Updated: Sep 27, 2020

This one is primarily for beginning runners out there, but is the number one biggest mistake I see runners of all levels make!

Slow down.

For most of your runs, run slow. No, slower. Slower.... yes, that’s slow enough. You should feel like you can run for hours. It should feel conversational, like you could talk a friends ear off while running. Or sing your favorite song. Your breathing will be faster than when you’re stationary, but it shouldn’t feel like you’re gasping for air if you miss your rhythm while you’re talking. When in doubt, slow down further. Many runners may need to walk hills or even predefined intervals in order to keep their effort low enough.

Easy running is where many of the physiological benefits of running happen, including higher cardiac stroke volume, increased capillary growth and aerobic enzymes, mitochondrial development, and research suggests it can possibly even gradually change muscle fibers from fast-twitch to slow-twitch.

Easy running also allows your body to recover from your harder efforts, increasing the adaptation (benefits) from that training. It also lets you run more with less stress on your body, and strengthens your muscles, bones, tendons and ligaments with minimal injury risk. It allows you to run higher volume, which means you reap even more benefits.

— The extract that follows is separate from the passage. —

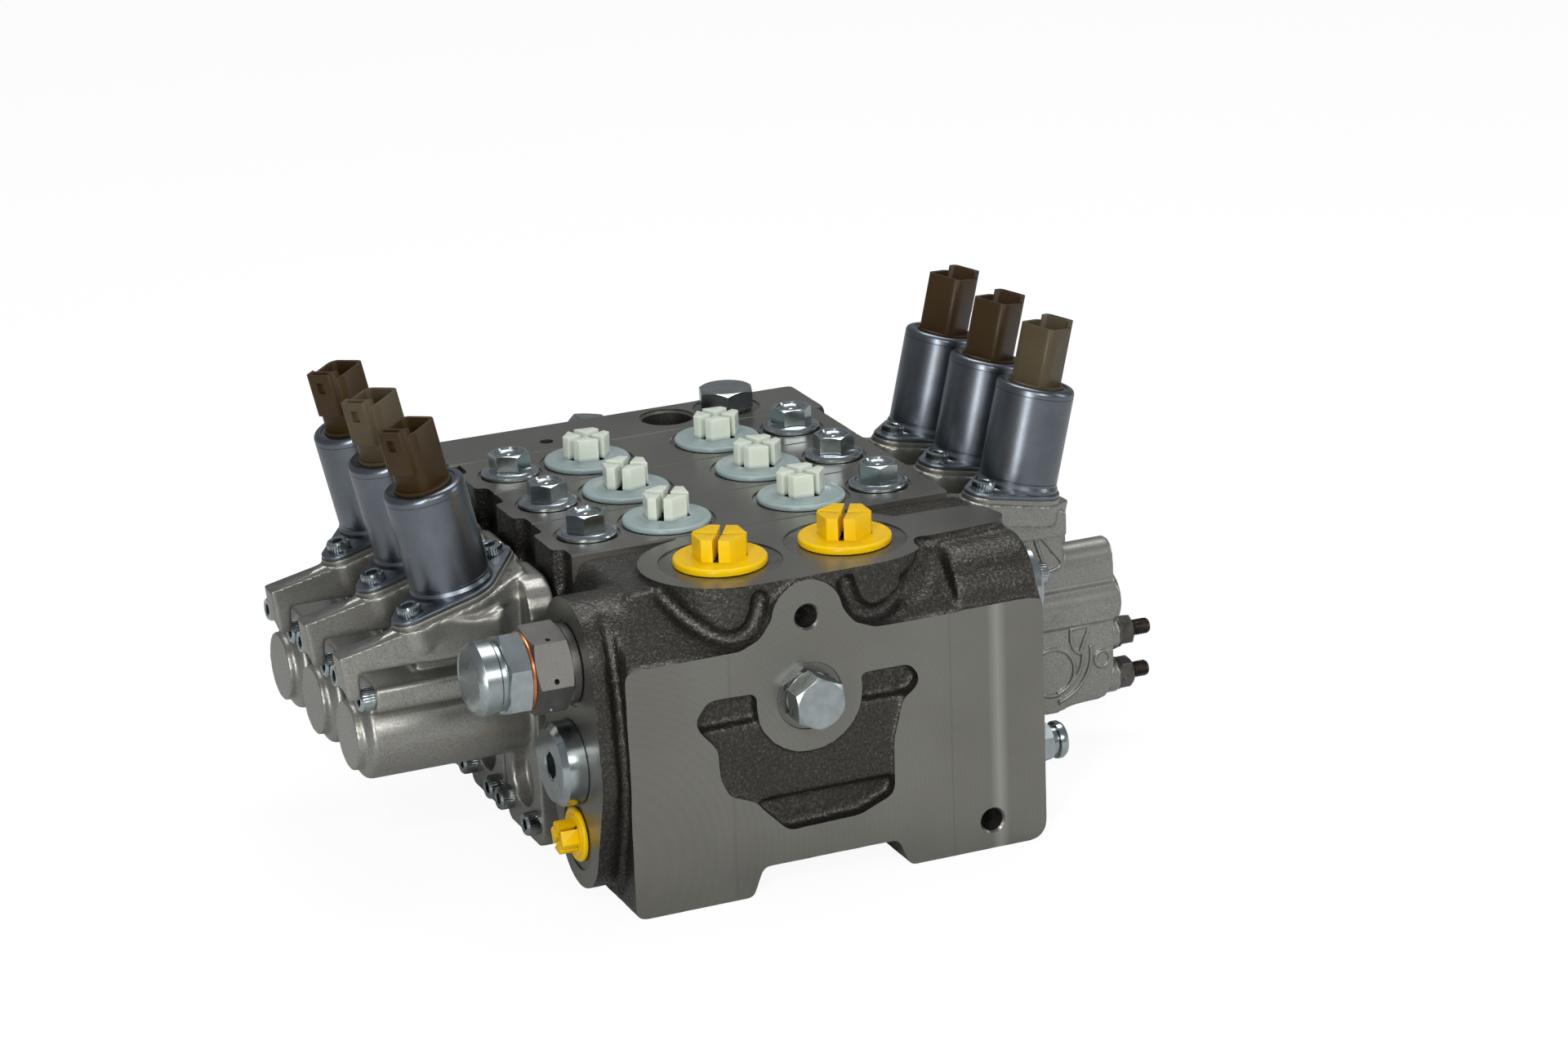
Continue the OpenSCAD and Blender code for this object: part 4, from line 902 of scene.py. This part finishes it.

How slow should you go? A lot of people will scream “Zone 2” until they’re blue in the face, but that only works if you have reliable heart rate zones and a reliable chest strap. If you’re using a heart rate strap (not optical) my advice is to subtract your age from 180, and use that as an approximate cap for your easy runs. If you like perceived exertion, it should feel very easy, and you should be able to talk or sing almost normally!